Since September 2006, he’s been the sole owner and operator of Chuck’s Barber Shop in the Best Western complex on High School Road.

“I’ve been able to build up a good clientele because I’m businesslike about it,” he said. “There are a lot of subtleties to this job. Like being able to read the person, what their jobs are, their clothes, how important a haircut is to them. Mostly, I listen to them.”

Stearns enjoys a good conversation, but, unlike Boccio for example, he won’t offer much of himself. “I won’t gossip much,” he said. “I keep it short and sweet. Like in Las Vegas, what is said here, stays here.”

Boccio enjoys the interaction, too, but she has a different take on it.

“It’s fun to talk about what’s going on in the neighborhood,” she says in her shop, which, with warm colors, a black-and-white tile floor and fine art hanging from its walls, has more of a salon feel to it than amost barbershops. “People want to know what’s the news and I think they appreciate the information. It’s fine as long as it doesn’t hurt anyone.”

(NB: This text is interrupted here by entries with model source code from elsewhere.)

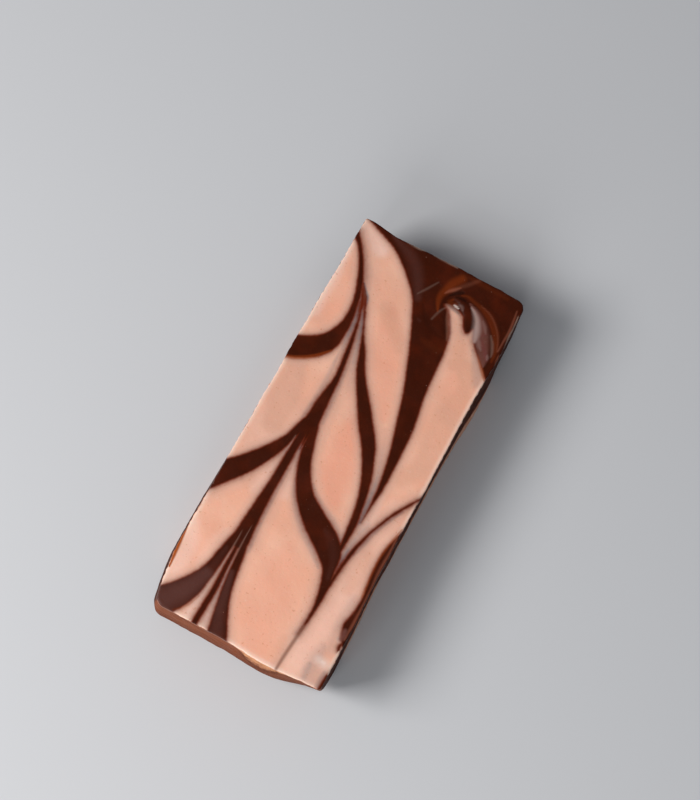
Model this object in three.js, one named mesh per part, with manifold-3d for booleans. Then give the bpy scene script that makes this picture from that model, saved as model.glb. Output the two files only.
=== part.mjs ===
// A hand-cut slice of chocolate fudge, lying flat with its marbled top face up.
//
// The slice is a loaf's cross-cut: its two long sides are knife cuts, and its two ends are the
// loaf's own outer faces, which round under to the flat underside. Three layers run through its
// width: a pink base layer, a thick chocolate body and a thin marbled topping.
//
// Millimetres. +Y runs along the slice, +Z is up, and the origin is the middle of the underside.

import * as THREE from 'three';
import { mergeVertices } from 'three/addons/utils/BufferGeometryUtils.js';
import Module from 'manifold-3d';

const wasm = await Module();
wasm.setup();

// The slice's driving dimensions.
const THICKNESS = 25;
const TOP_LENGTH = 139;
const TOP_WIDTH = 58;
const TOPPING_THICKNESS = 1.6;
const BASE_LAYER_THICKNESS = 7;
const LAYER_GAP = 0.3;

// The top face's corners. The far left one was left sharp by the knife.
const CORNER_RADIUS = { nearRight: 1, farRight: 3.2, farLeft: 0.6, nearLeft: 2.6 };

// The left side spreads out towards the underside, most of all at the near end and soon below the
// top face. The right side leans in evenly, except at its middle.
const LEFT_SPREAD = 1.2;
const LEFT_SPREAD_NEAR_END = 2.7;
const LEFT_SPREAD_POWER = 3;
const RIGHT_INSET = 1.1;

// The ends round under, as ellipses that are wider than they are high. The near end leans out a
// little, but in at its right corner, and the far end leans in.
const NEAR_END_LEAN = THREE.MathUtils.degToRad(-1.5);
const NEAR_END_EXTRA_LEAN = THREE.MathUtils.degToRad(9);
const FAR_END_LEAN = THREE.MathUtils.degToRad(6);
const END_ROUND = { near: 10, far: 14, height: 7 };

// The base layer stops short of both ends in a rounded nose.
const BASE_LAYER = { nearNose: -55, farNose: 49, noseLength: 9, swell: 0.5 };

// How finely the curved faces are divided.
const EDGE_STEP = 3.4;
const CORNER_STEPS = 5;
const ROUND_STEPS = 7;
const WALL_STEPS = 2;

const HALF_WIDTH = TOP_WIDTH / 2;
const HALF_LENGTH = TOP_LENGTH / 2;
const TOPPING_UNDERSIDE = THICKNESS - TOPPING_THICKNESS;

const { lerp, smoothstep } = THREE.MathUtils;

/** A smooth swelling of height 1 at `centre`, gone a few `width`s away. */
const swelling = (t, centre, width) => Math.exp(-(((t - centre) / width) ** 2));

// The top face's four edges as the knife and the loaf left them. Each is a straight line with a
// few shallow swellings.
const leftEdge = (y) =>
  -HALF_WIDTH + 0.8 + 0.5 * smoothstep(y, 20, 70) + 3 * (Math.max(0, -46 - y) / 23) ** 2;
const rightEdge = (y) =>
  HALF_WIDTH + 1.1 + (1 - smoothstep(y, -58, -26))
  + 0.35 * swelling(y, 47, 7) - 0.25 * swelling(y, 28, 12);
const nearEdge = (x) =>
  -HALF_LENGTH + 0.4 - 0.7 * smoothstep(x, -5, 7) + 0.75 * smoothstep(x, 13, 24);
const farEdge = (x) =>
  HALF_LENGTH - 0.7 + 1.2 * (1 - smoothstep(x, -27, -17)) + 0.35 * swelling(x, 1, 8)
  - 0.4 * smoothstep(x, 15, 27);

/** How far the left side has spread out at height z. */
function leftSpread(y, z) {
  const atFoot = lerp(LEFT_SPREAD_NEAR_END, LEFT_SPREAD, smoothstep(y, -30, -8));
  return atFoot * (1 - (z / THICKNESS) ** LEFT_SPREAD_POWER);
}

/** How far the right side leans in at height z. */
function rightInset(y, z) {
  const atFoot = RIGHT_INSET * (1 - 0.9 * swelling(y, 38, 16));
  return atFoot * (1 - z / THICKNESS);
}

/** How far an end stands in at height z: its lean, and the ellipse that rounds it under. */
function endInset(z, lean, roundLength) {
  const below = Math.max(0, 1 - z / END_ROUND.height);
  return Math.tan(lean) * (THICKNESS - z) + roundLength * (1 - Math.sqrt(1 - below * below));
}

/** Moves a point of the plain rounded rectangle to its place on the slice's outline at height z. */
function slicePoint(x, y, z) {
  const across = (x + HALF_WIDTH) / TOP_WIDTH;
  const along = (y + HALF_LENGTH) / TOP_LENGTH;
  const left = leftEdge(y) - leftSpread(y, z);
  const right = rightEdge(y) - rightInset(y, z);
  const nearLean = NEAR_END_LEAN + NEAR_END_EXTRA_LEAN * smoothstep(x, 10, 31);
  const near = nearEdge(x) + endInset(z, nearLean, END_ROUND.near);
  const far = farEdge(x) - endInset(z, FAR_END_LEAN, END_ROUND.far);
  return new THREE.Vector3(lerp(left, right, across), lerp(near, far, along), z);
}

/** The points of the plain rounded rectangle, anticlockwise from the near right corner. */
function roundedRectangle() {
  const corners = [
    { x: 1, y: -1, radius: CORNER_RADIUS.nearRight },
    { x: 1, y: 1, radius: CORNER_RADIUS.farRight },
    { x: -1, y: 1, radius: CORNER_RADIUS.farLeft },
    { x: -1, y: -1, radius: CORNER_RADIUS.nearLeft },
  ];
  const arcs = corners.map(({ x, y, radius }, corner) => {
    const centre = new THREE.Vector2(x * (HALF_WIDTH - radius), y * (HALF_LENGTH - radius));
    const startAngle = (corner - 1) * Math.PI / 2;
    return Array.from({ length: CORNER_STEPS + 1 }, (_, step) => {
      const angle = startAngle + (step / CORNER_STEPS) * Math.PI / 2;
      return new THREE.Vector2(Math.cos(angle), Math.sin(angle)).multiplyScalar(radius).add(centre);
    });
  });
  return arcs.flatMap((arc, corner) => {
    const from = arc.at(-1);
    const to = arcs[(corner + 1) % arcs.length][0];
    const steps = Math.round(from.distanceTo(to) / EDGE_STEP);
    const edge = Array.from({ length: steps - 1 }, (_, step) => from.clone().lerp(to, (step + 1) / steps));
    return [...arc, ...edge];
  });
}

/** A closed body from the slice's outline at each height, with a flat face at each end. */
function stack(heights) {
  const outline = roundedRectangle();
  const count = outline.length;
  const points = [];
  for (const z of heights) {
    for (const { x, y } of outline) points.push(slicePoint(x, y, z));
  }
  const indices = [];
  for (let level = 0; level < heights.length - 1; level += 1) {
    for (let i = 0; i < count; i += 1) {
      const a = level * count + i;
      const b = level * count + (i + 1) % count;
      indices.push(a, b, b + count, a, b + count, a + count);
    }
  }
  const bottomCentre = points.length;
  points.push(new THREE.Vector3(0, 0, heights[0]));
  const topCentre = points.length;
  points.push(new THREE.Vector3(0, 0, heights.at(-1)));
  const topStart = (heights.length - 1) * count;
  for (let i = 0; i < count; i += 1) {
    const next = (i + 1) % count;
    indices.push(bottomCentre, next, i);
    indices.push(topCentre, topStart + i, topStart + next);
  }
  const geometry = new THREE.BufferGeometry().setFromPoints(points);
  geometry.setIndex(indices);
  return geometry;
}

/** The heights of the body's outlines: close together where the ends round under. */
function bodyHeights(top) {
  const rounded = Array.from({ length: ROUND_STEPS + 1 }, (_, step) =>
    END_ROUND.height * (1 - Math.cos((step / ROUND_STEPS) * Math.PI / 2)));
  const wall = Array.from({ length: WALL_STEPS }, (_, step) =>
    lerp(END_ROUND.height, top, (step + 1) / WALL_STEPS));
  return [...rounded, ...wall];
}

/**
 * The space of the base layer, wider than the slice: its top runs level with a slight swell and
 * drops to the underside in a quarter of an ellipse at each end. `grown` moves it out all round.
 */
function baseLayerSpace(grown) {
  const noseLength = BASE_LAYER.noseLength + grown;
  const height = BASE_LAYER_THICKNESS + grown;
  const nearCentre = BASE_LAYER.nearNose + BASE_LAYER.noseLength;
  const farCentre = BASE_LAYER.farNose - BASE_LAYER.noseLength;
  const belowUnderside = -2;
  const noseSteps = 8;
  const levelSteps = 12;
  const side = new THREE.Shape();
  side.moveTo(nearCentre - noseLength, belowUnderside);
  side.lineTo(farCentre + noseLength, belowUnderside);
  for (let step = 0; step <= noseSteps; step += 1) {
    const angle = (step / noseSteps) * Math.PI / 2;
    side.lineTo(farCentre + noseLength * Math.cos(angle), height * Math.sin(angle));
  }
  for (let step = 1; step < levelSteps; step += 1) {
    const t = step / levelSteps;
    side.lineTo(lerp(farCentre, nearCentre, t), height + BASE_LAYER.swell * Math.sin(2 * Math.PI * t));
  }
  for (let step = noseSteps; step >= 0; step -= 1) {
    const angle = (step / noseSteps) * Math.PI / 2;
    side.lineTo(nearCentre - noseLength * Math.cos(angle), height * Math.sin(angle));
  }
  const pastTheSides = 4 * HALF_WIDTH;
  const space = new THREE.ExtrudeGeometry(side, { depth: pastTheSides, bevelEnabled: false });
  space.translate(0, 0, -pastTheSides / 2);
  const [x, y, z] = [[1, 0, 0], [0, 1, 0], [0, 0, 1]].map((axis) => new THREE.Vector3(...axis));
  return space.applyMatrix4(new THREE.Matrix4().makeBasis(y, z, x));
}

/** A closed geometry as a solid that can be cut. */
function toSolid(geometry) {
  const plain = geometry.clone();
  plain.deleteAttribute('normal');
  plain.deleteAttribute('uv');
  const merged = mergeVertices(plain);
  return new wasm.Manifold(new wasm.Mesh({
    numProp: 3,
    vertProperties: merged.attributes.position.array,
    triVerts: new Uint32Array(merged.index.array),
  }));
}

/** A cut solid as a geometry again. */
function toGeometry(solid) {
  const { vertProperties, triVerts } = solid.getMesh();
  const geometry = new THREE.BufferGeometry();
  geometry.setAttribute('position', new THREE.BufferAttribute(vertProperties, 3));
  geometry.setIndex(new THREE.BufferAttribute(triVerts, 1));
  geometry.computeVertexNormals();
  return geometry;
}

/** One layer of the slice as a named mesh. */
function layer(name, geometry, color, roughness) {
  const mesh = new THREE.Mesh(geometry, new THREE.MeshStandardMaterial({ color, roughness }));
  mesh.name = name;
  return mesh;
}

const underTopping = toSolid(stack(bodyHeights(TOPPING_UNDERSIDE)));
const body = toGeometry(underTopping.subtract(toSolid(baseLayerSpace(LAYER_GAP))));
const baseLayer = toGeometry(underTopping.intersect(toSolid(baseLayerSpace(0))));
const topping = stack([TOPPING_UNDERSIDE, THICKNESS]);
topping.computeVertexNormals();

const fudge = new THREE.Group();
fudge.name = 'chocolate_fudge';
fudge.add(
  layer('marbled_topping', topping, 0xe6b49a, 0.42),
  layer('chocolate_body', body, 0x4a2014, 0.6),
  layer('pink_base_layer', baseLayer, 0xd9986f, 0.65),
);

export default fudge;
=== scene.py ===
"""The looks of a hand-cut slice of chocolate fudge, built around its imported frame.

The slice lies flat with its marbled face up. Lengths are in millimetres in the part's own frame:
+Y runs along the slice towards its far end, +X to the right and +Z up, and the origin is the
middle of the underside. Meshes are written in metres.
"""

import logging
import math
from dataclasses import KW_ONLY, dataclass, field
from enum import Enum

import bpy
import numpy as np
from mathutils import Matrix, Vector


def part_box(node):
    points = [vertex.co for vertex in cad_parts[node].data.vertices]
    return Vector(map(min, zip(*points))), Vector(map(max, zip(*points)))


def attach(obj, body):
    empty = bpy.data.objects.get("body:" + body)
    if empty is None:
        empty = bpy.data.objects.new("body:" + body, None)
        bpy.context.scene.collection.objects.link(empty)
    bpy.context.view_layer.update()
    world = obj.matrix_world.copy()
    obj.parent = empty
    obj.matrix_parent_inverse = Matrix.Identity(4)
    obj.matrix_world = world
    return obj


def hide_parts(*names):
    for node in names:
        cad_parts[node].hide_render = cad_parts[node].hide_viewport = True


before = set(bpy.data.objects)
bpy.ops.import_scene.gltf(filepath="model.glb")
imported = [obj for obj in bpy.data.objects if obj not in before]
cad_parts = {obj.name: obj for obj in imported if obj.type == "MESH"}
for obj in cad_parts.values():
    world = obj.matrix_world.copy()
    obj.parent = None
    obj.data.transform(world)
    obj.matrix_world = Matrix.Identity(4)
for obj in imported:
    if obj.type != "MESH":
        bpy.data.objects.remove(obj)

Array = np.ndarray
Socket = bpy.types.NodeSocket
Colour = tuple[int, int, int]
Path = tuple[tuple[float, float, float], ...]

MM = 0.001
log = logging.getLogger("fudge")


# ---------------------------------------------------------------------------------------------
# Curves and unevenness
# ---------------------------------------------------------------------------------------------


def lerp(start: Array | float, stop: Array | float, part: Array | float) -> Array:
    """Straight blend from `start` at part 0 to `stop` at part 1."""
    return start + (stop - start) * part


def smoothstep(value: Array | float, start: float, stop: float) -> Array:
    """Eases from 0 at `start` to 1 at `stop`: 3t² - 2t³ of the clipped part t."""
    part = np.clip((value - start) / (stop - start), 0.0, 1.0)
    return part * part * (3.0 - 2.0 * part)


def swelling(value: Array | float, centre: float, width: float) -> Array:
    """A smooth swelling of height 1 at `centre`: exp(-((value - centre) / width)²)."""
    return np.exp(-(((value - centre) / width) ** 2))


def graded(start: float, stop: float, step: float, fine: tuple[float, ...]) -> Array:
    """Places along a line, `fine` distances in from both ends and every `step` between.

    Args:
        start: Where the line starts.
        stop: Where the line stops.
        step: Distance between places away from the ends.
        fine: Distances from each end that get a place of their own, from the end inwards.

    Returns:
        The places in rising order.
    """
    inner = np.linspace(start + fine[-1], stop - fine[-1], round((stop - start - 2 * fine[-1]) / step) + 1)
    head = start + np.array((0.0, *fine[:-1]))
    tail = stop - np.array((0.0, *fine[:-1]))
    return np.concatenate([head, inner, tail[::-1]])


@dataclass(frozen=True)
class Waves:
    """Random unevenness in two directions: a sum of sine waves in random directions.

    Attributes:
        seed: Seed of the random draws.
        shortest: Shortest wave length.
        longest: Longest wave length.
        stretch: How many times longer the waves are in the second direction.
        count: Number of waves.
    """

    seed: int
    shortest: float
    longest: float
    stretch: float = 1.0
    count: int = 28

    def height(self, first: Array, second: Array) -> Array:
        """Height of the waves, mostly between -1 and 1.

        Wave lengths are spread evenly on a log scale, headings evenly round the circle, and each
        wave is as high as its length to the power 0.6.

        Args:
            first: Places in the first direction.
            second: Places in the second direction.

        Returns:
            One height for each place.
        """
        draw = np.random.default_rng(self.seed)
        length = self.shortest * (self.longest / self.shortest) ** draw.random(self.count)
        heading = draw.random(self.count) * 2 * math.pi
        phase = draw.random(self.count) * 2 * math.pi
        size = length**0.6
        size /= math.sqrt(np.sum(size**2))
        turns = 2 * math.pi / length
        total = np.zeros(np.broadcast(first, second).shape)
        for turn, angle, shift, high in zip(turns, heading, phase, size):
            across = first * math.cos(angle) + second * math.sin(angle) / self.stretch
            total += high * np.sin(turn * across + shift)
        return total


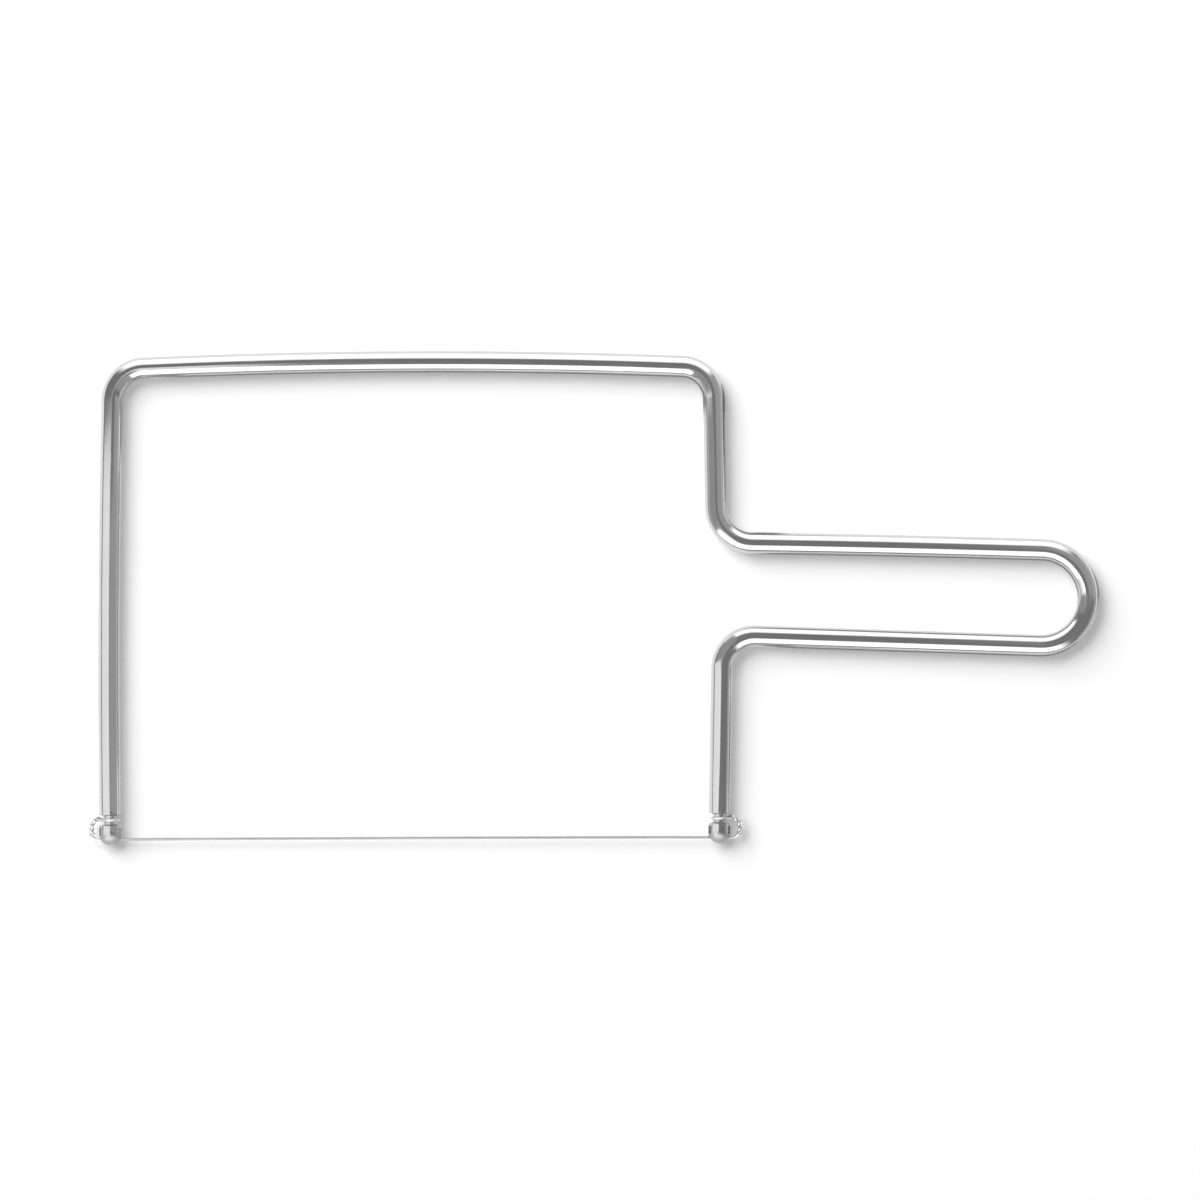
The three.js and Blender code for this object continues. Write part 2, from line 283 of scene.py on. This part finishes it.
def saw_slot(bar, end, inward):
    """Saws the slot across a tip, in the plane of the bow, and closes its two walls and its floor."""
    floor = end + inward * SLOT_DEPTH
    half = SLOT_WIDTH / 2

    def is_past_floor(place):
        return (floor - place.y) * inward > SAME_PLACE

    cuts = [((0, floor, 0), (0, 1, 0)), ((0, 0, half), (0, 0, 1)), ((0, 0, -half), (0, 0, 1))]
    for place, normal in cuts:
        faces = [face for face in bar.faces if any(is_past_floor(vert.co) for vert in face.verts)]
        parts = list(dict.fromkeys(part for face in faces for part in (*face.verts, *face.edges, face)))
        bmesh.ops.bisect_plane(bar, geom=parts, dist=SAW_TOLERANCE, plane_co=place, plane_no=normal)
    middles = {face: face.calc_center_median() for face in bar.faces}
    sawn = [face for face, middle in middles.items() if is_past_floor(middle) and abs(middle.z) < half]
    bmesh.ops.delete(bar, geom=sawn, context="FACES")

    rim = [edge for edge in bar.edges if edge.is_boundary]
    floor_rim = [edge for edge in rim if all(abs(vert.co.y - floor) < SAME_PLACE for vert in edge.verts)]
    for side in (-1, 1):
        wall = [
            edge for edge in rim if all(abs(vert.co.z * side - half) < SAME_PLACE for vert in edge.verts)
        ]
        foot = [vert for vert in ring_verts(wall) if abs(vert.co.y - floor) < SAME_PLACE]
        brow = bmesh.ops.contextual_create(bar, geom=foot)["edges"]
        bmesh.ops.contextual_create(bar, geom=wall + brow)
        floor_rim += brow
    bmesh.ops.contextual_create(bar, geom=floor_rim)


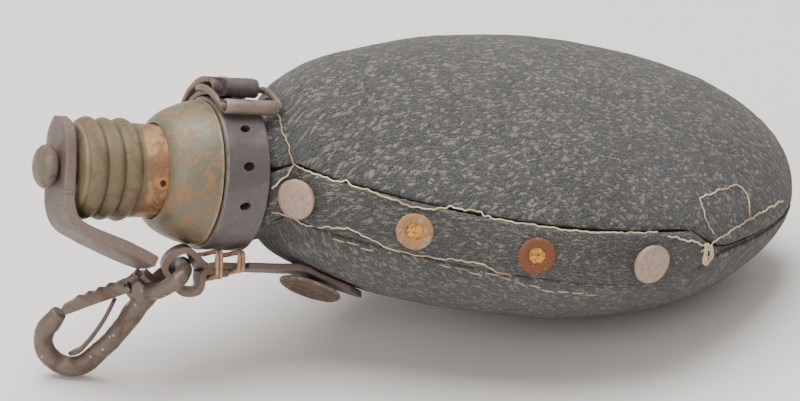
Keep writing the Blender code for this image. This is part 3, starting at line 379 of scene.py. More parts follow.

Mike Rogers, who has operated Sandy’s Barber Shop for 12 of the last 13 years, said his business is beginning to rebound after he left the shop for a year. He prefers walk-ins only, which he says is best for his shop because of its central location and its old-time barbershop feel.

While barbering can be difficult physically, especially if a person is overweight, both Boccio and Stearns are thin and have remained healthy by exercising. Boccio jogs five or six days a week, while Stearns practices kung-fu for an hour three times a week.

“Standing can be tough,” Stearns said while trimming the back of a customer’s neck. “A lot of barbers have varicose veins, arthritis and carpal tunnel. I’m in better shape than I used to be.”

Barbers who jog and perform martial arts?

Whatever it takes, they say, to keep going.